There has been heavy rain and even flooding in northern South Australia and parts of western Victoria. But irrigators upstream in the New South Wales Murray Valley are running out of water and what little remains is stagnant and becoming contaminated.
Right now about 1,000 farmers in this region are out of water and sheep are dying as farm dams empty.
This is the first year since the late 1930s, when the irrigation channels were first dug, that there has been no water for stock. Photograph taken by John Lolicato, Wakool, Murray Valley, January 2007.
These farmers began the season with a zero water allocation. This means they knew they would get no water from the licenses they held; from the entitlements they owned.
Many were hoping to get through the season with water saved from the year before, while others purchased water at considerable expense as a temporary trade to keep their stock alive.
Then just before Christmas they had 52 percent of this carry-over or newly purchased water taken off them by the New South Wales government.
Most farms within the Murray Irrigation boundaries are now facing the prospect of no ‘stock and domestic’ water for the first time since the beginning of irrigation in the region in the late 1930s.
Many irrigators in the Murray Valley claim the decision to take their water was unjustified as there is still water in the dams at the top of the catchment, in the Snowy scheme, but governments have been saving this for electricity generation and for Adelaide.
Instead of providing the farmers with stock and dometic water, the New South Wales government has in effect offered them $20 million dollars in compensation with any single farmer eligible for up to $50,000. Government has said that the water it has taken will be re-credited as soon as there is sufficient rainfall and that the $20 million is not compensation, but rather “extraordinary assistance”.
Why didn’t government buy the water, rather than just taking it, in the first place?

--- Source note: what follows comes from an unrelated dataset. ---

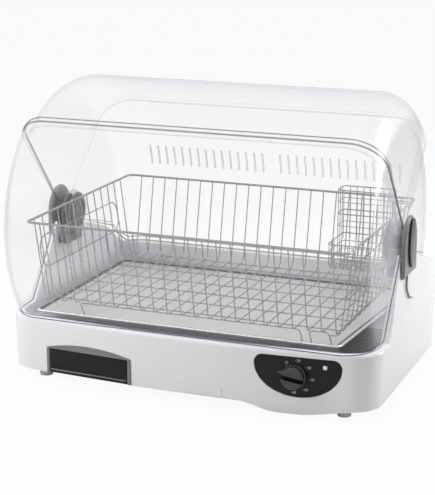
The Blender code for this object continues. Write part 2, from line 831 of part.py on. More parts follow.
def mouth_box(front, back):
    """The drawer's way through the front."""
    gap = SLIDE_GAP
    return (DRAWER_LEFT - gap, front, DRAWER_LOW - gap), (DRAWER_RIGHT + gap, back, DRAWER_HIGH + gap)


def lamp_box(front, back, gap):
    half = LAMP_SIDE / 2 + gap
    x = panel_x(LAMP_X)
    return (x - half, front, LAMP_Z - half), (x + half, back, LAMP_Z + half)


def cut_front(housing):
    """Openings and rebates of the bowed front: drawer, bezel, control panel, timer shaft and lamp."""
    cut(housing, box_mesh("drawer_mouth", *mouth_box(BASE_FRONT - OVERRUN, BASE_FRONT + 2 * MOUTH_DEPTH)))
    frame = bezel_frame()[0]
    back = BEZEL_LET_IN + TOUCH_GAP
    recess = prism_mesh("bezel_recess", bezel_outline(TOUCH_GAP), -MOUTH_DEPTH, back, "Y")
    cut(housing, framed(recess, frame))
    frame = panel_frame()[0]
    back = PANEL_WALL + TOUCH_GAP
    recess = prism_mesh("panel_recess", panel_outline(TOUCH_GAP), -MOUTH_DEPTH, back, "Y")
    cut(housing, framed(recess, frame))
    way = rod_mesh("timer_way", (panel_x(KNOB_X), -OVERRUN, KNOB_Z), MOUTH_DEPTH, SHAFT_R * 2, "Y", 12)
    cut(housing, framed(way, frame))
    back = LAMP_DEPTH + TOUCH_GAP
    cut(housing, framed(box_mesh("lamp_way", *lamp_box(-OVERRUN, back, TOUCH_GAP)), frame))
    low, high = lamp_box(LAMP_DEPTH / 2, LAMP_DEPTH, TOUCH_GAP / 2)
    low = (low[0], low[1], DECK_Z - HOUSING_WALL - OVERRUN)
    cut(housing, framed(box_mesh("lamp_wire_way", low, (high[0], high[1], LAMP_Z)), frame))
    frame = chord_frame(PAD_LEFT, PAD_RIGHT, PAD_LOW)[0]
    half = (PAD_RIGHT - PAD_LEFT) / 2
    pad = rounded_box((-half, PAD_LOW), (half, PAD_HIGH), PAD_CORNER, 2)
    fuse(housing, framed(prism_mesh("pad", pad, -2 * PAD_PROUD, BEZEL_LET_IN, "Y"), frame))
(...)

Perhaps because State governments are used to just taking water. Indeed across Australia a majority of irrigators often pay for water they never receive as they are locked into a system whereby 60 percent of their water entitlement is as a fixed charge, payable whether or not the water is provided.
Governments justify this arrangement on the basis they have to manage the water infrastructure whether or not there is a drought. In effect, state run water monopolies are saying, farmers should plan for drought, while we, government, are incapable of the same.
The $20 million payment smacks to me of a bribe in advance of the upcoming New South Wales state election.
ABC Online has suggested the $20 million was promised to avert the possibility of legal action by irrigators.
Normally state governments decide at the beginning of the season how much water they have in dams, likely inflows, and how much they can allocate for irrigation and other uses.
The decision by the New South Wales government to take water from irrigators during the season is unprecedented.
The $20 million Extraordinary Assistance Program for Murray and Murrumbidgee irrigators has been welcomed by the NSW Irrigators Council while the Council has noted that irrigators actually lost $57million in water late last year.
Many farmers would just like some water and all the New South Wales government needs to do is let it out of the Snowy Scheme. This would reduce the amount of water in reserve, but why deny farmers access to stock and domestic water now? There is an immediate need, and now is the time to act.
Photograph taken by John Lolicato, Wakool, Murray Valley, January 2007.
Where is Peta on this one? Photograph taken by John Lolicato, Wakool, Murray Valley, January 2007.